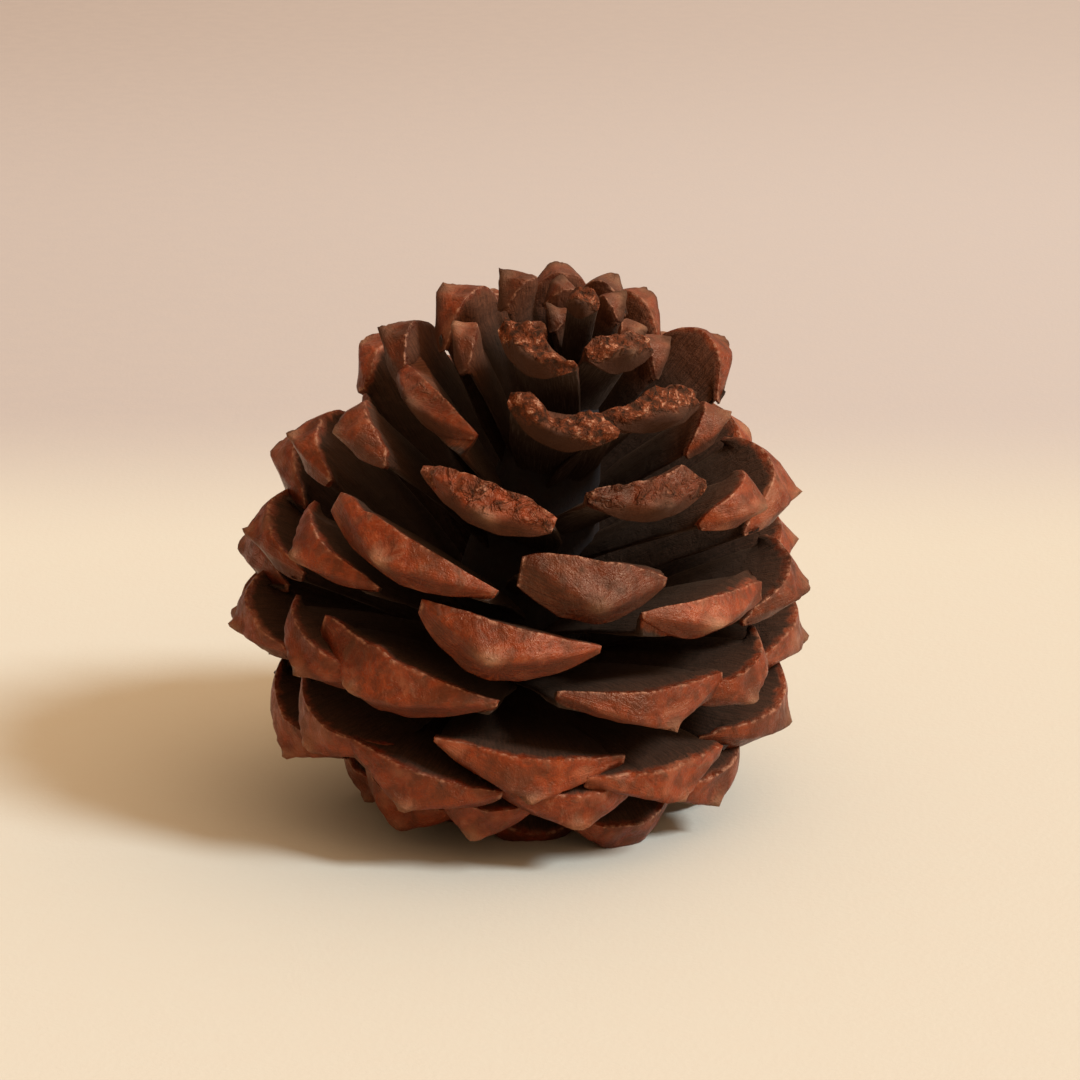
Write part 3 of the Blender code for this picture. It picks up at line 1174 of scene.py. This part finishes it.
def scale_material(colours):
    """Dry wood of a seed scale: polished red-brown end, charcoal tongue, crumbled crown tips."""
    material, tree, shader = new_material("scale_wood")
    seen = scale_patterns(tree)
    patchy, mottle = seen["patchy"], seen["mottle"]

    # Shares of cork and of tongue, both with a ragged border
    ragged_cork = plus(tree, seen["cork"], times(tree, patchy, 1.1))
    cork_share = grade(tree, ragged_cork, 1.02, 1.40)
    tatter = times(tree, reckon(tree, "SUBTRACT", patchy, 0.5), 0.10)
    end_reach = grade(tree, seen["upper_side"], 0.0, 1.0, 0.05, 0.012)
    past_end = reckon(tree, "SUBTRACT", plus(tree, seen["way_back"], tatter), end_reach)
    back_share = grade(tree, past_end, -0.01, 0.035)

    # Colour
    wood = tinge(tree, seen["charred"], end_colour(tree, seen, colours), CHARRED)
    wood = tinge(tree, cork_share, wood, cork_colour(tree, seen, colours))
    surface = tinge(tree, back_share, wood, tongue_colour(tree, seen, colours))
    tree.links.new(surface, shader.inputs["Base Color"])
    shader.inputs["Specular IOR Level"].default_value = WOOD_SPECULAR
    shader.inputs["Specular Tint"].default_value = WOOD_SHEEN

    # Gloss of the ends, dull tongue and cork
    gloss = grade(tree, mottle, 0.35, 0.65, 0.50, 0.32)
    gloss = plus(tree, gloss, times(tree, seen["weathered"], 0.12))
    dull = reckon(tree, "MAXIMUM", back_share, cork_share)
    dull = reckon(tree, "MAXIMUM", dull, seen["charred"])
    rough = put(tree, "ShaderNodeMix", data_type="FLOAT", in_0=dull, in_2=gloss, in_3=DULL)
    tree.links.new(rough.outputs[0], shader.inputs["Roughness"])

    # Relief: fibres and specks, then weathered patches, then crumbs where it is cork
    patches = plus(tree, patchy, times(tree, mottle, 0.45))
    crumbled = times(tree, seen["crumb_height"], cork_share)
    normal = relief(tree, seen["grain_height"], 0.8, 0.2 * MM)
    normal = relief(tree, patches, 0.6, 0.4 * MM, normal)
    normal = relief(tree, crumbled, 1.0, 1.0 * MM, normal)
    tree.links.new(normal, shader.inputs["Normal"])
    return material


def axis_material(colours):
    """Dark dry wood of the axis."""
    material, tree, shader = new_material("axis_wood")
    spot = in_millimetres(tree)
    grain = put(
        tree,
        "ShaderNodeGroup",
        node_tree=wood_grain_group(),
        in_Spot=spot,
        in_Fibre_Way=spot,
    )
    patchy = clouds(tree, spot, 0.7, 4.0, 0.6)
    wood = stain(tree, patchy, 0.4, 0.62, 1.0, colour(colours.charcoal), AXIS_BROWN)
    wood = tinge(tree, times(tree, grain.outputs["Specks"], 0.5), wood, AXIS_SPECK)
    tree.links.new(wood, shader.inputs["Base Color"])
    tree.links.new(grade(tree, patchy, 0.3, 0.7, 0.7, 0.9), shader.inputs["Roughness"])
    normal = relief(tree, grain.outputs["Height"], 0.7, 0.3 * MM)
    tree.links.new(normal, shader.inputs["Normal"])
    return material


def surface_material(look):
    """Pale matt surface that turns greyer behind the cone, with painted shade darkening it far
    back and to the left.
    """
    material, tree, shader = new_material("pale_surface")
    place = put(tree, "ShaderNodeTexCoord").outputs["Object"]
    metres = put(tree, "ShaderNodeSeparateXYZ", in_Vector=place)
    spot = in_millimetres(tree)
    behind = grade(tree, metres.outputs["Y"], 0.080, 0.150)
    leftward = grade(tree, metres.outputs["X"], 0.10, -0.13)
    further = grade(tree, metres.outputs["Y"], 0.24, 0.46)
    # Painted shade: darker far back and to the left
    painted_shade_share = plus(tree, times(tree, leftward, 0.5), times(tree, further, 0.5))
    far = colour(look.far_colour)
    painted_shade_far = tuple(part * share for part, share in zip(far, PAINTED_SHADE_DIMMING))
    paint = tinge(tree, behind, colour(look.near_colour), tinge(tree, painted_shade_share, far, painted_shade_far))
    mottle = clouds(tree, spot, 0.35, 3.0, 0.5)
    paint = stain(tree, mottle, 0.35, 0.65, 0.05, paint, SURFACE_MOTTLE)
    tree.links.new(paint, shader.inputs["Base Color"])
    shader.inputs["Roughness"].default_value = SURFACE_ROUGHNESS
    shader.inputs["Specular IOR Level"].default_value = SURFACE_SPECULAR
    normal = relief(tree, clouds(tree, spot, 1.5), 0.15, 0.2 * MM)
    tree.links.new(normal, shader.inputs["Normal"])
    return material


def lay_surface(look):
    """Wide pale surface under the cone."""
    bm = bmesh.new()
    bmesh.ops.create_grid(bm, x_segments=2, y_segments=2, size=SURFACE_HALF)
    mesh = bpy.data.meshes.new("surface")
    bm.to_mesh(mesh)
    bm.free()
    mesh.materials.append(surface_material(look))
    surface = bpy.data.objects.new("surface", mesh)
    bpy.context.scene.collection.objects.link(surface)


def light_up(look):
    """Soft key light from the right and a little in front, and even light from all round."""
    scene = bpy.context.scene
    key = bpy.data.lights.new("key", "SUN")
    key.energy = look.key_strength
    key.angle = KEY_SOFTNESS
    key.color = KEY_COLOUR
    lamp = bpy.data.objects.new("key", key)
    way = Vector((math.cos(KEY_HEADING), math.sin(KEY_HEADING), math.tan(KEY_HEIGHT)))
    lamp.rotation_euler = way.to_track_quat("Z", "Y").to_euler()
    scene.collection.objects.link(lamp)

    # Sky: brighter above than below, and to the right than to the left
    world = bpy.data.worlds.new("studio")
    world.use_nodes = True
    sky = world.node_tree
    glow = sky.nodes["Background"]
    glow.inputs["Strength"].default_value = look.fill_strength
    way = put(sky, "ShaderNodeTexCoord").outputs["Generated"]
    parts = put(sky, "ShaderNodeSeparateXYZ", in_Vector=way)
    by_height = tinge(sky, grade(sky, parts.outputs["Z"], -0.1, 1.0), SKY_BELOW, SKY_ABOVE)
    by_side = tinge(sky, grade(sky, parts.outputs["X"], -0.8, 0.8), SKY_LEFT, SKY_RIGHT)
    sky.links.new(tinge(sky, 1.0, by_height, by_side, "MULTIPLY"), glow.inputs["Color"])
    scene.world = world
    scene.view_settings.view_transform = "Standard"
    scene.view_settings.look = "None"


def place_camera(look):
    """Camera in front of the cone, looking a little down on it."""
    scene = bpy.context.scene
    camera = bpy.data.cameras.new("camera")
    camera.lens = look.lens
    camera.sensor_width = SENSOR_WIDTH
    camera.clip_start = CLIP_START
    lift = look.elevation
    toward = Vector((0.0, -math.cos(lift), math.sin(lift)))
    up = Vector((0.0, math.sin(lift), math.cos(lift)))
    spot = MIDDLE + toward * look.distance
    aim = MIDDLE + Vector((AIM_ACROSS * MM, 0.0, 0.0)) - up * AIM_DOWN * MM
    back = (spot - aim).normalized()
    side = Vector((0.0, 0.0, 1.0)).cross(back).normalized()
    turn = Matrix((side, back.cross(side), back)).transposed()
    stand = bpy.data.objects.new("camera", camera)
    stand.matrix_world = Matrix.Translation(spot) @ turn.to_4x4()
    scene.collection.objects.link(stand)
    scene.camera = stand


def build_stage(look):
    """Pale surface, one soft key light with an even fill, and the camera."""
    lay_surface(look)
    light_up(look)
    place_camera(look)


def wood_of_scales():
    """The one material that every run of scales shares."""
    found = bpy.data.materials.get("scale_wood")
    return found or scale_material(bpy.context.scene.cone_colours)


class CONE_OT_lower_scales(bpy.types.Operator):
    """Build the scales from the base up to the widest turn"""

    bl_idname = "cone.lower_scales"
    bl_label = "Lower scales"

    def execute(self, context):
        sizes = context.scene.cone_sizes
        build_scales("lower_scales", FIRST_SCALE, LAST_LOWER, sizes, wood_of_scales())
        return {"FINISHED"}


class CONE_OT_middle_scales(bpy.types.Operator):
    """Build the wide keeled scales round the middle"""

    bl_idname = "cone.middle_scales"
    bl_label = "Middle scales"

    def execute(self, context):
        sizes = context.scene.cone_sizes
        build_scales("middle_scales", LAST_LOWER + 1, LAST_MIDDLE, sizes, wood_of_scales())
        return {"FINISHED"}


class CONE_OT_crown_scales(bpy.types.Operator):
    """Build the narrow, worn scales of the crown"""

    bl_idname = "cone.crown_scales"
    bl_label = "Crown scales"

    def execute(self, context):
        sizes = context.scene.cone_sizes
        build_scales("crown_scales", LAST_MIDDLE + 1, LAST_SCALE, sizes, wood_of_scales())
        return {"FINISHED"}


class CONE_OT_axis(bpy.types.Operator):
    """Build the woody axis that the scales grow from"""

    bl_idname = "cone.axis"
    bl_label = "Woody axis"

    def execute(self, context):
        build_axis(axis_material(context.scene.cone_colours))
        return {"FINISHED"}


class CONE_OT_stage(bpy.types.Operator):
    """Set out the pale surface, the light and the camera"""

    bl_idname = "cone.stage"
    bl_label = "Surface, light and camera"

    def execute(self, context):
        build_stage(context.scene.stage_look)
        return {"FINISHED"}


OPERATORS = (
    CONE_OT_lower_scales,
    CONE_OT_middle_scales,
    CONE_OT_crown_scales,
    CONE_OT_axis,
    CONE_OT_stage,
)


class VIEW3D_PT_cone(bpy.types.Panel):
    """Pine cone tools"""

    bl_label = "Pine cone"
    bl_space_type = "VIEW_3D"
    bl_region_type = "UI"
    bl_category = "Pine cone"

    def draw(self, context):
        layout = self.layout
        for operator in OPERATORS:
            layout.operator(operator.bl_idname)
        scene = context.scene
        for group in (scene.cone_sizes, scene.cone_colours, scene.stage_look):
            column = layout.column()
            for name in group.bl_rna.properties.keys():
                if name not in ("rna_type", "name"):
                    column.prop(group, name)


CLASSES = (ConeSizes, ConeColours, StageLook) + OPERATORS + (VIEW3D_PT_cone,)


def register():
    for item in CLASSES:
        bpy.utils.register_class(item)
    bpy.types.Scene.cone_sizes = bpy.props.PointerProperty(type=ConeSizes)
    bpy.types.Scene.cone_colours = bpy.props.PointerProperty(type=ConeColours)
    bpy.types.Scene.stage_look = bpy.props.PointerProperty(type=StageLook)


def unregister():
    del bpy.types.Scene.stage_look
    del bpy.types.Scene.cone_colours
    del bpy.types.Scene.cone_sizes
    for item in reversed(CLASSES):
        bpy.utils.unregister_class(item)


def main():
    """Build every piece in order."""
    register()
    bpy.ops.cone.stage()
    bpy.ops.cone.axis()
    bpy.ops.cone.lower_scales()
    bpy.ops.cone.middle_scales()
    bpy.ops.cone.crown_scales()


if __name__ == "__main__":
    main()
* * * * *
• Problem to solve
Reproduce, please, the lines of the material from its first line down to the line containing "back_share = grade(tree, past_end, -0.01, 0.035)", keeping both ends and nothing beyond them.

• Correct response
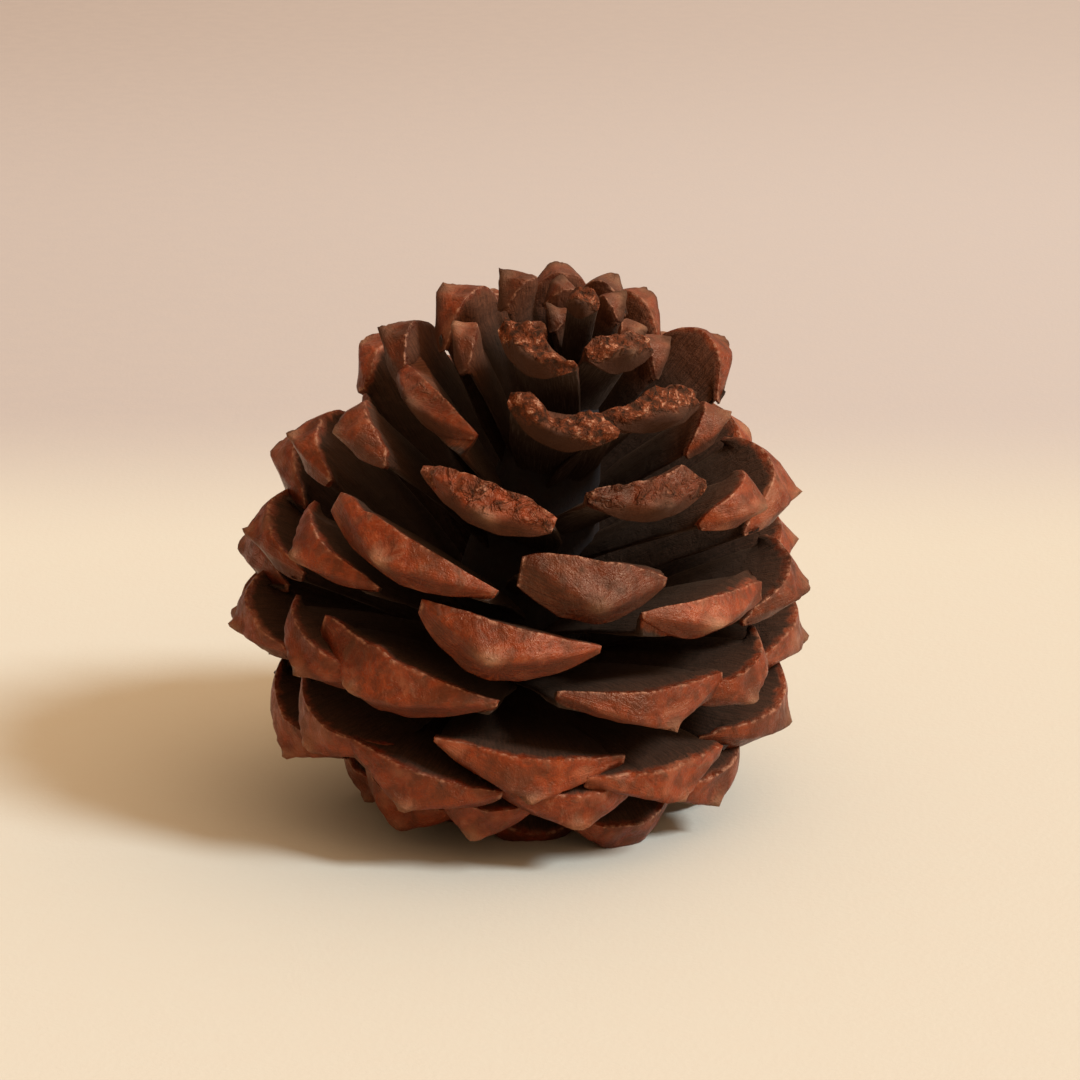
Write part 3 of the Blender code for this picture. It picks up at line 1174 of scene.py. This part finishes it.
def scale_material(colours):
    """Dry wood of a seed scale: polished red-brown end, charcoal tongue, crumbled crown tips."""
    material, tree, shader = new_material("scale_wood")
    seen = scale_patterns(tree)
    patchy, mottle = seen["patchy"], seen["mottle"]

    # Shares of cork and of tongue, both with a ragged border
    ragged_cork = plus(tree, seen["cork"], times(tree, patchy, 1.1))
    cork_share = grade(tree, ragged_cork, 1.02, 1.40)
    tatter = times(tree, reckon(tree, "SUBTRACT", patchy, 0.5), 0.10)
    end_reach = grade(tree, seen["upper_side"], 0.0, 1.0, 0.05, 0.012)
    past_end = reckon(tree, "SUBTRACT", plus(tree, seen["way_back"], tatter), end_reach)
    back_share = grade(tree, past_end, -0.01, 0.035)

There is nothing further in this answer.